So run a few translated lines of Jamaican dancehall superstar Capleton's song "Give Har." (In the Jamaican patois in which they were recorded and are performed they go like this: "Shoulda know seh Capleton bun batty man / Dem same fire apply to di lesbian / Seh mi bun everything from mi know seh dem gay / All boogaman and sodomites fi get killed.")
In "Bun Out Di Chi Chi," another of his songs, Capleton, who will appear at Houston's Milan Pavilion on October 10, opines that right-thinking people should "bun out" and "blood out" all "chi chi men," which translates to setting fire to and knifing gays. A third Capleton song -- "Hang Dem Up" -- runs like this: "Yow, string dem up and hang dem up alive / Bare batty man come round yah / All gays who come around here / Dis mamma earth sey none cyann survive."
Most Americans familiar only with Bob Marley and other vintage reggae superstars assume that Jamaican music is about righteous indignation against colonial masters, positive vibrations and copious quantities of ganja. That's not always the case today. Though positive themes remain, even predominate, in reggae and dancehall, "batty boy" tunes are as much a staple of the music as are songs about Henny and weed in hip-hop, or ditties about the joys of the Hill Country in Texas music.
And as Capleton's words illustrate, they go far beyond mere expressions of distaste. Often they advocate murder, plain and simple. Grammy-winner Beenie Man is on record saying he wants to "hang chi chi gal [lesbians] wid a long piece of rope," and his dreamed-for "new Jamaica" will be complete only after he has "execute[d] all the gays." Buju Banton has said that gays should be burned like old tires. Sizzla offers up "Pump Up," which enjoins listeners to "Step up inna front line / fire fi di man dem weh go ride man behind," or "Step to the front of the line and set fire to the man who has sex with men from behind."
You'd expect performers with lyrics like this to be marginalized -- maybe not so much as white pride groups such as Skrewdriver, but at least as much as N.W.A or Ice-T were back in the day for their cop-killing sentiments. Not so. Beenie Man won a Grammy in 2001 and performed at the behest of Puma at this year's Athens Olympics. (In the United States, RJ Reynolds had planned to sponsor Beenie Man's summer tour; the tobacco giant pulled out at the last minute.) With the lone exception of Buju Banton, who endured a firestorm of controversy in 1992 for his homophobic song "Boom Bye Bye," most of these artists had gotten a pass in the UK and America until quite recently. (Perhaps few here knew what a "batty man" was and thought they were talking about burning down Chi-Chi's Mexican restaurants.)
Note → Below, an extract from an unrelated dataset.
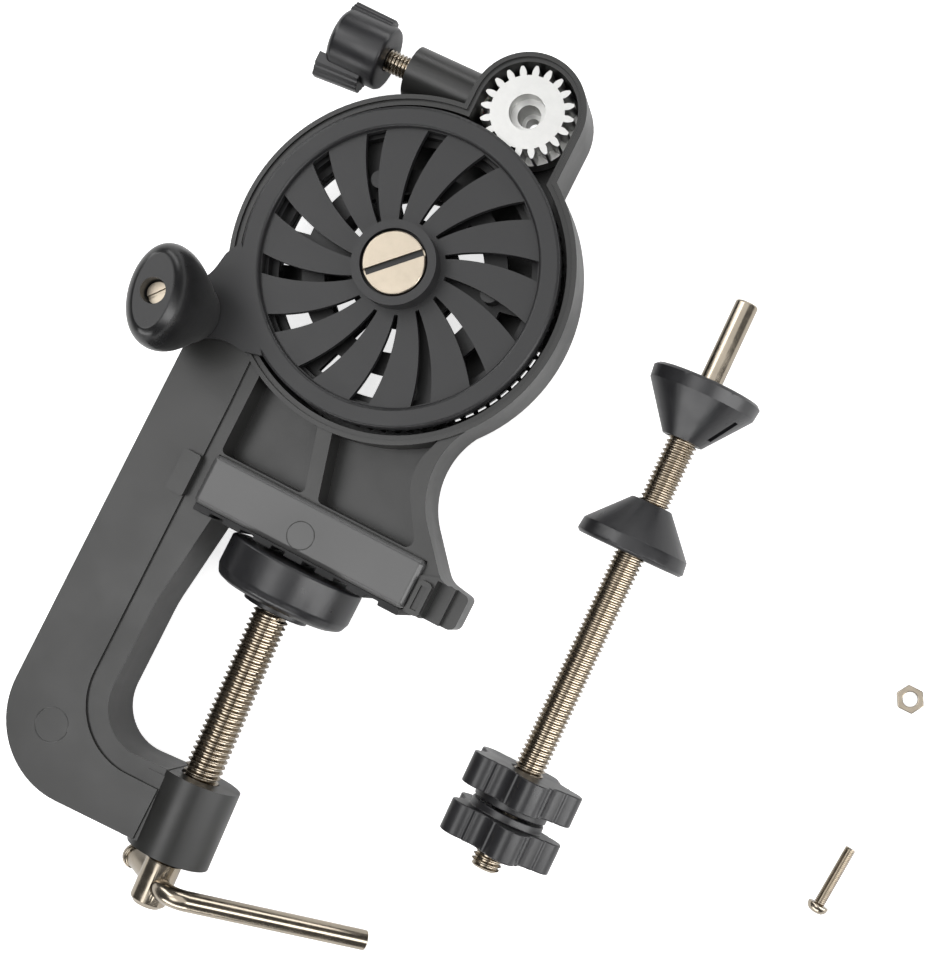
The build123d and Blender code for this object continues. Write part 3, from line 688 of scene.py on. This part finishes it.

In recent years, though, as dancehall has gained in popularity worldwide, gay rights groups such as J-Flag in Jamaica and OutRage! in the UK have succeeded in getting the word out about the homophobic lyrics. Dancehall artists Vybez Kartel and Elephant Man were dropped from the summer's British Music of Black Origins awards show when they refused to apologize for their lyrics, and another British event, touted as the biggest reggae concert there in 20 years, was forced to cancel as well. Capleton's current tour has been dogged by protests in Chicago, Newark, Boston, Los Angeles and New Haven, Connecticut, and his San Francisco show was canceled under fire from gay rights groups.
As of this writing, reaction in Houston has been muted. Neither a spokesperson for the Houston gay paper The Voice nor Julie Harris of the Houston GLBT Community Center knew of any protests planned in the area. Also, a spokesman for Inner City Music Group, the promotion company for Houston's Capleton show, said somewhat cryptically that "Everything has been cleared up. There was a misunderstanding, but now everything's clear."
Meanwhile, OutRage!'s work hasn't gone unnoticed by unsavory elements in Jamaica. Last week, OutRage! director Peter Tatchell, who has called homophobic dancehall "murder music," was placed under around-the-clock police protection after receiving about 20 death threats; word on the street was that the Yardies (Jamaican Mafia) had a contract out on his life.
Many in virulently homophobic Jamaica would likely cheer Tatchell's murder. Homophobia is so ingrained there that dancehall performers pretty much have to release "batty boy" songs lest they be deemed gay, and male Jamaicans have to like them lest they suffer the same fate.